Sanık Süleyman Ahmet Kaya ise, "Maktul Vedat Bağcerci'nin ölümüyle ilgili en ufak bir dahilim yoktur. Bağcerci'nin ölümüne neden olanlar er geç ortaya çıkacaktır" dedi.

İDDİANAMEDEN

İstanbul Cumhuriyet Başsavcılığı tarafından hazırlanan iddianamede, sanıkların "Cebir ve şiddet kullanarak, Türkiye Cumhuriyeti Anayasası'nın öngördüğü düzeni ortadan kaldırmaya veya bu düzen yerine başka bir düzen getirmeye veya bu düzenin fiilen uygulanmasını önlemeye teşebbüs", "Cebir ve şiddet kullanarak TBMM'yi ortadan kaldırmaya veya TBMM'nin görevlerini kısmen veya tamamen yapmasını engellemeye teşebbüs", "Cebir ve şiddet kullanarak Türkiye Cumhuriyeti hükümetini ortadan kaldırmaya veya görevlerini yapmasını kısmen veya tamamen engellemeye teşebbüs" suçlarından 3'er kez ağırlaştırılmış müebbet ve "Silahlı terör örgütüne üye olmak" suçundan 7,5'er yıldan 15'er yıla kadar hapisle cezalandırılmaları istenmişti.
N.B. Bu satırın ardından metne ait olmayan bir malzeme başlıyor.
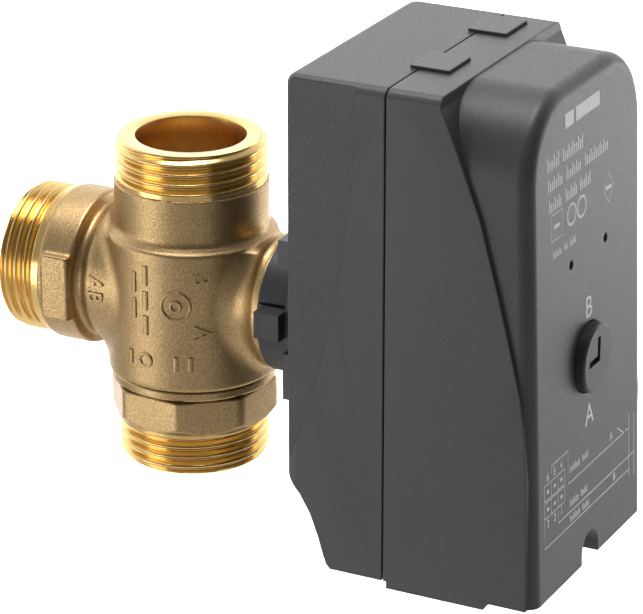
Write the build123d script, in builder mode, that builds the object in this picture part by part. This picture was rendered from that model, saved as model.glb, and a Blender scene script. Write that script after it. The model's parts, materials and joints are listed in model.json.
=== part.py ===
from build123d import *

import math
import os

# Three-way brass ball valve with an electric quarter-turn actuator.
# Z runs up the pipe from the centre of the lower port's end face, the actuator
# points along -Y and the side port along +Y. All sizes in millimetres.

# ---- valve, measured from the crossing of pipe axis and stem axis ----
BALL_Z = 39.5          # crossing above the end face of the lower port A
PORT_B_Z = 34.5        # end face of the upper port B above the crossing
PORT_AB_Y = 40.5       # end face of the side port AB from the crossing
THREAD_R = 16.62       # G1 pipe thread, outside radius
THREAD_LEN = 10.0
THREAD_CHAMFER = 1.1
PORT_BORE_R = 12.1
BARREL_R = 18.9
NECK_R = 17.0
BARREL_TOP = 12.8
BARREL_BOTTOM = -19.0
SHOULDER = 2.4         # height of the slope between barrel and upper neck
AB_NECK_R = 16.2
AB_GROOVE_R = 15.2
AB_COLLAR_R = 17.4
AB_PAD_X = 17.8        # half width across the two raised wrench pads
AB_PAD_HALF = 7.5
AB_PAD_LENGTH = 6.6
AB_GROOVE_Y = 19.4
AB_COLLAR_Y = 21.4
AB_PASSAGE_R = 8.9     # narrow passage from the ball to the side port's bore
AB_BORE_Y = 18.0
BOSS_R = 14.5
BOSS_Y = 24.0
SPIGOT_R = 9.0
SPIGOT_SHOULDER = 28.0
SPIGOT_THREAD_R = 8.0
SPIGOT_END = 34.0
CAVITY_R = 15.6
BALL_R = 15.0
BALL_PORT_R = 9.5
SEAT_R = 14.0
SEAT_LEVEL = 8.8       # start of each seat from the crossing
SEAT_BACK = 13.4
SEAT_BORE_R = 10.0
SEAT_STEP = 2.6        # length of the seat's own bore behind it
END_SCREW_R = 16.9
END_SCREW_TOP = -9.0
END_BAND_R = 18.3
OCTAGON_R = 18.9
OCTAGON_TOP = -21.6
OCTAGON_BOTTOM = -29.6
OCTAGON_TURN = -5.0    # degrees
FIT = 0.02             # radial play of parts that are seated for good
RUN = 0.05             # radial play of parts that turn
STEM_R = 4.0
STEM_FLANGE_R = 6.2
STEM_GROOVE_R = 3.0
STEM_SQUARE = 5.4
STEM_SQUARE_LENGTH = 8.0
TONGUE_D = 12.0        # tongue that drives the ball
TONGUE_X = 2.45
TONGUE_Z = 5.6
STEM_FLANGE_D = 15.2
STEM_FLANGE_END = 17.4
STEM_HOLE_D = 18.0
STEM_RINGS = (20.2, 23.0)
ORING = 0.5            # radius of a stem O-ring's section
RING_GROOVE = 1.2      # width of its groove
GLAND_R = 6.0
GLAND_D = 25.6
GLAND_T = 7.4
END_RING_TOP = -10.6   # groove of the end piece's O-ring
END_RING_LOW = -12.6
END_RING_DEPTH = 1.3
END_RING_R = 0.62
BALL_SLOT_D = 11.8
BALL_SLOT_X = 2.5
BODY_EDGE = 0.6

# ---- actuator, depth d counted from the pipe axis towards the dial ----
CASE_HALF = 30.0
CASE_TOP = 62.4
CASE_BOTTOM = -46.4
SKIRT_BOTTOM = -48.0
CASE_BACK = 38.1
PARTING = 61.6
PLATEAU = 73.4
FACE_LOW = 96.2        # front face at the casing's bottom
FACE_HIGH = 92.4       # front face at the casing's top
WALL = 2.4
CORNER = 3.0
TOP_EDGE = 2.2
GAP_WIDTH = 0.4        # shadow gap round the parting plane
GAP_DEPTH = 0.8
CREASE_DEPTH = 0.7     # the rear of each side lies this much deeper
HUMP_INSET = 0.9
HUMP_DROP = 0.3
HUMP_SHOULDER = 17.0
HUMP_EDGE = 3.0
PEDESTAL_R = 16.6
PEDESTAL_D = 31.2
PEDESTAL_BLOCKS = (((-19.0, 14.8), (19.0, 21.5)), ((-17.2, -15.5), (17.2, -5.0)))
NUT_RECESS_R = 12.8
COLLAR_R = 15.4
LUG_LOW = -1.8
LUG_HIGH = 4.2
LUG_X = 19.0
LUG_D = 25.2
LUG_GROOVE = 0.7       # height of the groove above each lug
LUG_GROOVE_X = 13.7
NUT_R = 11.5
NUT_T = 2.6
DIAL_R = 7.6
DIAL_FACE = 96.8
DIAL_SLOT = 1.0
SHAFT_R = 6.0

# ---- gear train ----
MODULE = 0.75
OUTPUT_TEETH = 56
WHEEL_TEETH = 36
PINION_TEETH = 12
PRESSURE = math.radians(20)
TOOTH_HEAD = 0.8       # in modules
TOOTH_FOOT = 1.15
BACKLASH = 0.12        # taken off each tooth's width at the pitch circle
THIRD_AT = (-9.0, 23.86)     # second compound gear, beside the output gear
SECOND_AT = (8.0, 29.78)     # first compound gear
MOTOR_AT = (-6.0, 41.10)
AXLE_R = 1.5
MOTOR_R = 14.6
PLATE_D = 58.0
PLATE_T = 1.5

os.makedirs("parts", exist_ok=True)


def deep(depth):
    """Plane across the stem axis; its x is the row's X and its y the row's Z."""
    return Plane(origin=(0, -depth, BALL_Z), x_dir=(1, 0, 0), z_dir=(0, -1, 0))


def high(level):
    """Horizontal plane at a height above the crossing."""
    return Plane.XY.offset(BALL_Z + level)


SIDE = Plane(origin=(CASE_HALF, 0, BALL_Z), x_dir=(0, -1, 0), z_dir=(-1, 0, 0))


def save(part, label):
    """Label a finished piece and write its file."""
    part.label = label
    export_step(part, "parts/" + label + ".step")


def ring_face(plane, outer, inner=0.0, at=(0.0, 0.0)):
    """Round or annular face on a plane."""
    with BuildSketch(plane) as face:
        with Locations(at):
            Circle(outer)
            if inner > 0:
                Circle(inner, mode=Mode.SUBTRACT)
    return face.sketch


def box_face(plane, low, top):
    """Rectangle between two opposite corners on a plane."""
    with BuildSketch(plane) as face:
        with Locations(((low[0] + top[0]) / 2, (low[1] + top[1]) / 2)):
            Rectangle(top[0] - low[0], top[1] - low[1])
    return face.sketch


def turned(points):
    """Closed profile in the XZ plane, radius along X and height above the crossing along Z."""
    with BuildSketch(Plane.XZ.offset(0)) as face:
        with BuildLine():
            Polyline([(r, z + BALL_Z) for r, z in points], close=True)
        make_face()
    return face.sketch


def involute(angle):
    """Involute function of a pressure angle."""
    return math.tan(angle) - angle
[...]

İddianamede, sanık Süleyman Ahmet Kaya'nın, Vedat Bağcerci'nin ölümü nedeniyle "kasten öldürme" suçundan müebbet ile "silahla tehdit", 9 kez uygulanmak üzere "kasten öldürmeye teşebbüs", "basın ve yayın organının yayınının hukuka aykırı şekilde engellenmesi" suçlarından 125 yıldan 215 yıla kadar hapis cezasına çarptırılması istenirken, sanık Mehmet Akif Aslan'ın "silahla tehdit", iki kez uygulanmak üzere "kişiyi hürriyetinden yoksun kılma" suçlarından 12 yıldan 39 yıla kadar, sanık Erdal Şeker'in "silahla tehdit" ve "basın ve yayın organının yayınının hukuka aykırı şekilde engellenmesi" suçlarından 4 yıldan 12,5 yıla kadar hapisle cezalandırılması talep edilmişti.